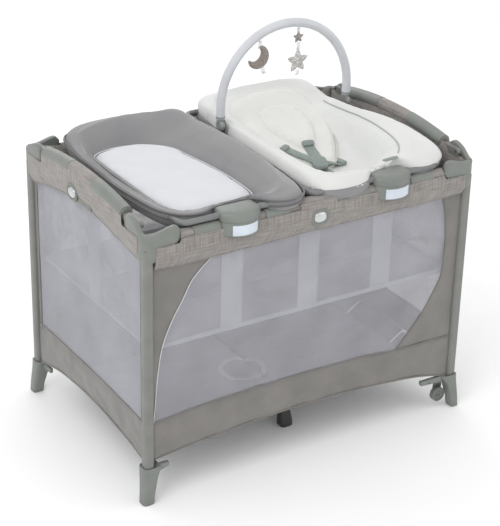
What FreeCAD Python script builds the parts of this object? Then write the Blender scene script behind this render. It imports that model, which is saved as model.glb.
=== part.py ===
"""Travel play yard: a folding four-post cot with a changing table and a newborn lounger.

Millimetres. Origin on the floor under the middle of the cot, X along the long side,
-Y the front, +Z up. Corner parts are drawn in the back right corner, where X and Y
are positive, and mirrored into the other corners.
"""
import FreeCAD, Part
import math
import os
import re

import Sketcher
from FreeCAD import Placement, Rotation, Vector

# ---------------------------------------------------------------- driving dimensions

DIMENSIONS = (
    # legs
    ("leg_across", 502, "post centre from the middle, along X"),
    ("leg_deep", 332, "post centre from the middle, along Y"),
    ("post_width", 28, "side of the post's rounded square section"),
    ("post_wall", 2, "wall of the post"),
    ("post_foot", 75, "height where the post enters the foot"),
    ("post_head", 738, "height of the post's upper end"),
    ("post_round", 9, "corner radius of the post"),
    # corner brackets
    ("bracket_thick", 36, "thickness of the bracket's column and arms"),
    ("bracket_foot", 704, "lower edge of the bracket at the corner"),
    ("bracket_crown", 778, "upper edge of the bracket at the corner"),
    ("long_arm", 415, "end of the arm on the long side"),
    ("short_arm", 244, "end of the arm on the short side"),
    ("bracket_round", 12, "radius of the bracket's upright corner"),
    ("channel", 22, "width of the slot that takes a rail's tongue"),
    # top rails
    ("long_hinge", 462, "long rail's bracket hinge, along X"),
    ("long_joint", 35, "long rail's latch hinge, along X"),
    ("long_height", 756, "height of the long rails' hinges"),
    ("short_hinge", 292, "short rail's bracket hinge, along Y"),
    ("short_joint", 45, "short rail's latch hinge, along Y"),
    ("short_height", 790, "height of the short rails' hinges"),
    ("rail_bore", 15, "outside radius of a sleeved rail"),
    ("shoulder", 50, "long bracket hinge to the start of the sleeved rail"),
    ("short_shoulder", 62, "short bracket hinge to the start of the sleeved rail"),
    ("latch_gap", 22, "latch hinge to the end of the sleeved rail"),
    ("tongue", 20, "side of a rail's tongue"),
    ("pin", 4, "radius of the hinge pins in the rails"),
    ("running", 0.1, "radial clearance of a pin in its hole"),
    ("arch_radius", 1364, "radius of the short rails' arch"),
    ("arch_crown", 816, "height of the arch's centre line in the middle"),
    # bassinet clips on the rails
    ("clip_bore", 15.3, "inside radius of a clip"),
    ("clip_skin", 19, "outside radius of a clip"),
    ("clip_wrap", 260, "angle that a long rail's clip goes round it, in degrees"),
    ("clip_lip", 10, "how far a short rail's clip comes below its centre line"),
    ("clip_inner_from", 88, "inner clip, nearer end"),
    ("clip_outer_from", 299, "outer clip, nearer end"),
    ("clip_length", 75, "length of each long rail clip"),
    ("short_clip_from", 68, "short rail clip, nearer end along Y"),
    ("short_clip_to", 226, "short rail clip, far end along Y"),
    # latches in the middle of the rails
    ("latch_half", 50, "half length of a long latch housing"),
    ("short_latch_half", 60, "half length of a short latch housing"),
    ("cheek", 4, "thickness of a latch's side plates"),
    ("latch_foot", 700, "lower edge of a long latch housing"),
    ("latch_sill", 744, "floor of a long latch's slot"),
    ("latch_top", 770, "upper edge of a long latch housing"),
    ("short_latch_foot", 738, "lower edge of a short latch housing"),
    ("short_latch_sill", 778, "floor of a short latch's slot"),
    ("short_latch_top", 806, "upper edge of a short latch housing"),
    ("button_wide", 44, "width of a release button"),
    ("button_tall", 34, "height of a long rail's button"),
    ("button_low", 30, "height of a short rail's button"),
    ("button_level", 722, "middle of the long rails' buttons"),
    ("short_button_level", 758, "middle of the short rails' buttons"),
    ("short_button_deep", 36, "middle of the short rails' buttons, along Y"),
    ("button_deep", 14, "depth of a release button"),
    ("button_proud", 5, "how far a button stands out of its housing"),
    ("button_play", 0.5, "gap round a button"),
    ("button_travel", 6, "how far a button is pressed"),
    # feet and casters
    ("foot_width", 36, "side of the foot's sleeve"),
    ("foot_top", 107, "upper edge of the foot's sleeve"),
    ("fork_reach", 24, "reach of the cheeks that carry a floor tube"),
    ("web_from", 14, "start of the web behind those cheeks"),
    ("web_to", 44, "end of the web behind those cheeks"),
    ("fork_rise", 7, "how far the cheeks rise above the hinge"),
    ("sole", 44, "side of the sole plate"),
    ("sole_shift", 4, "how far the sole plate stands outside the sleeve's middle"),
    ("sole_thick", 12, "thickness of the sole plate"),
    ("wing", 60, "reach of the foot's side wings"),
    ("wing_thick", 8, "thickness of the foot's side wings"),
    ("wheel_radius", 22, "radius of a caster wheel"),
    ("wheel_wide", 18, "width of a caster wheel"),
    ("wheel_across", 464, "wheel centre along X"),
    ("wheel_height", 46, "wheel centre above the floor"),
    ("wheel_gap", 4, "gap round a caster wheel"),
    ("wheel_play", 0.5, "gap beside a caster wheel"),
    ("caster_cheek", 5.5, "thickness of the plates beside a caster wheel"),
    ("caster_plate", 8, "how far those plates reach beyond the axle"),
    # folding floor frame
    ("knuckle_across", 472, "tube's hinge in the foot, along X"),
    ("knuckle_deep", 297, "tube's hinge in the foot, along Y"),
    ("hub_across", 45, "tube's hinge in the hub, along X"),
    ("hub_deep", 50, "tube's hinge in the hub, along Y"),
    ("floor_height", 100, "height of the floor tubes' hinges"),
    ("floor_tube", 10, "radius of a floor tube"),
    ("floor_gap", 20, "hinge to the start of the round tube"),
    ("lug_thick", 12, "thickness of a floor tube's flat end"),
    ("lug_half", 8, "half height of a floor tube's flat end"),
    ("fork_cheek", 4, "thickness of the plates beside a flat end"),
    ("small_pin", 3, "radius of the floor hinges' pins"),
    ("hinge_play", 0.3, "gap beside a flat end or a centre leg"),
    ("hub_half", 50, "half length of the hub's plate"),
    ("hub_half_deep", 58, "half depth of the hub's plate"),
    ("core_half", 24, "half length of the block under the hub's plate"),
    ("core_half_deep", 30, "half depth of the block under the hub's plate"),
    ("core_drop", 12, "how far that block hangs below the hinges"),
    ("hub_play", 0.5, "gap over and under the hub's plate"),
    ("ear", 3.7, "thickness of the ears that carry a centre leg"),
    # centre legs
    ("centre_across", 14, "centre leg's arm, along X"),
    ("centre_arm", 16, "width of a centre leg's arm"),
    ("centre_reach", 190, "middle of a centre leg's pad, along Y"),
    ("pad_from", 2, "nearer edge of a centre leg's pad, along X"),
    ("pad_wide", 42, "width of a centre leg's pad"),
    ("pad_half_deep", 18, "half depth of a centre leg's pad"),
    # soft parts on the frame
    ("cloth", 4, "thickness of the fabric walls"),
    ("shell_foot", 112, "underside of the fabric shell"),
    ("shell_top", 698, "upper edge of the fabric shell's walls"),
    ("shell_across", 480, "half length of the shell's long walls"),
    ("shell_deep", 312, "half length of the shell's short walls"),
    ("bassinet_across", 478, "half length of the bassinet"),
    ("bassinet_deep", 308, "half depth of the bassinet"),
    ("bassinet_floor", 436, "underside of the bassinet's floor"),
    ("bassinet_top", 735, "upper edge of the bassinet"),
    ("bassinet_base", 14, "thickness of the bassinet's padded floor"),
    ("mattress_across", 474, "half length of the floor mattress"),
    ("mattress_deep", 314, "half depth of the floor mattress"),
    ("mattress_thick", 18, "thickness of the floor mattress"),
    ("mattress_play", 0.2, "gap under the floor mattress"),
    ("mattress_split", 1, "half gap between the mattress's two boards"),
    # accessories that hang on the long rails
    ("carry_height", 786, "height of the accessory frames' tube"),
    ("carry_tube", 8, "radius of the accessory frames' tube"),
    ("carry_bend", 24, "bend radius of the accessory frames' tube"),
    ("changer_left", -405, "changing table frame, left cross tube"),
    ("changer_right", -55, "changing table frame, right cross tube"),
    ("napper_left", -14, "lounger frame, left cross tube"),
    ("napper_right", 398, "lounger frame, right cross tube"),
    ("rim_foot", 797, "underside of the accessories' padded rim"),
    ("rim_thick", 12, "thickness of the changing table's rim"),
    ("rim_deep", 345, "half depth of the accessories' rim"),
    ("changer_rim_left", -455, "changing table's rim, left edge"),
    ("changer_rim_right", -32, "changing table's rim, right edge"),
    ("tray_wall", 12, "wall of the changing table's tray"),
    ("tray_deep", 292, "half depth of the tray, outside"),
    ("tray_foot", 740, "underside of the tray"),
    ("changer_pad_thick", 26, "thickness of the white pad"),
    ("changer_pad_gap", 8, "gap round the white pad"),
    ("padding_round", 40, "corner radius of the padded parts"),
    ("cushion_top", 828, "upper edge of the lounger's cushion"),
    ("cushion_left", 2, "lounger cushion's left edge"),
    ("cushion_flare", 54, "how far the cushion's foot end reaches beyond the frame"),
    ("sling_drop", 100, "depth of the lounger's sling below its rim"),
    ("seat_drop", 84, "depth of the lounger's seat below its rim"),
    ("webbing", 2, "thickness of the harness webbing"),
    ("belt_reach", 100, "half length of the harness's waist straps"),
    ("belt_half", 14, "half width of the harness webbing"),
    ("crotch_from", -230, "front end of the harness's middle strap"),
    ("buckle_middle", -120, "harness buckle, along Y"),
    ("buckle_half", 24, "half width of the harness buckle"),
    ("buckle_half_deep", 20, "half depth of the harness buckle"),
    ("buckle_thick", 8, "thickness of the harness buckle"),
    # clamp pods
    ("pod_middle", 238, "middle of each pod, along X"),
    ("pod_half", 58, "half width of a pod"),
    ("pod_curve", 67.5, "radius of a pod's round front"),
    ("pod_front", 378, "front of a pod"),
    ("pod_back", 297, "inner edge of a pod"),
    ("pod_foot", 730, "lower edge of a pod"),
    ("pod_top", 796, "upper edge of a pod"),
    ("pod_roof", 773, "roof of the pod's slot over the rail"),
    ("slot_in", 311, "inner side of the pod's slot"),
    ("slot_out", 350, "outer side of the pod's slot"),
    ("lip_foot", 748, "lower edge of the pod's inner lip"),
    # toy arch
    ("arch_left", -14, "left leg of the toy arch"),
    ("arch_right", 414, "right leg of the toy arch"),
    ("arch_deep", 130, "toy arch, along Y"),
    ("arch_hinge", 820, "height of the toy arch's hinge"),
    ("arch_spring", 872, "height where the toy arch's legs become the bow"),
    ("arch_tube", 12, "radius of the toy arch's tube"),
    ("boss", 17, "radius of the toy arch's hinge discs"),
    ("boss_thick", 12, "thickness of the toy arch's hinge discs"),
    ("boss_plate", 4.5, "thickness of the plates that the toy arch turns on"),
    ("boss_play", 0.5, "gap between a disc and its plate"),
    ("boss_gap", 22, "hinge to the start of the toy arch's tube"),
    ("moon_across", 107, "moon's hanging point, along X"),
    ("moon_height", 1004, "centre of the moon"),
    ("moon_radius", 36, "radius of the moon"),
    ("star_across", 239, "stars' hanging point, along X"),
    ("star_height", 969, "centre of the large star"),
    ("star_radius", 36, "point radius of the large star"),
    ("toy_thick", 16, "thickness of the hanging toys"),
)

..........

[Written request]: What are the exact lines from the beginning of the material through the line containing "a newborn lounger."? Write out those lines alone.

[Task output]:
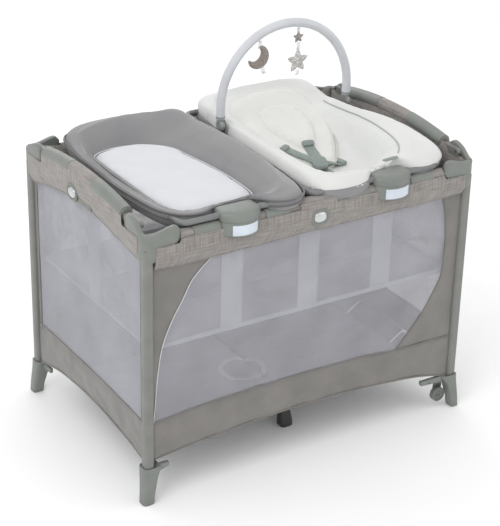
What FreeCAD Python script builds the parts of this object? Then write the Blender scene script behind this render. It imports that model, which is saved as model.glb.
=== part.py ===
"""Travel play yard: a folding four-post cot with a changing table and a newborn lounger.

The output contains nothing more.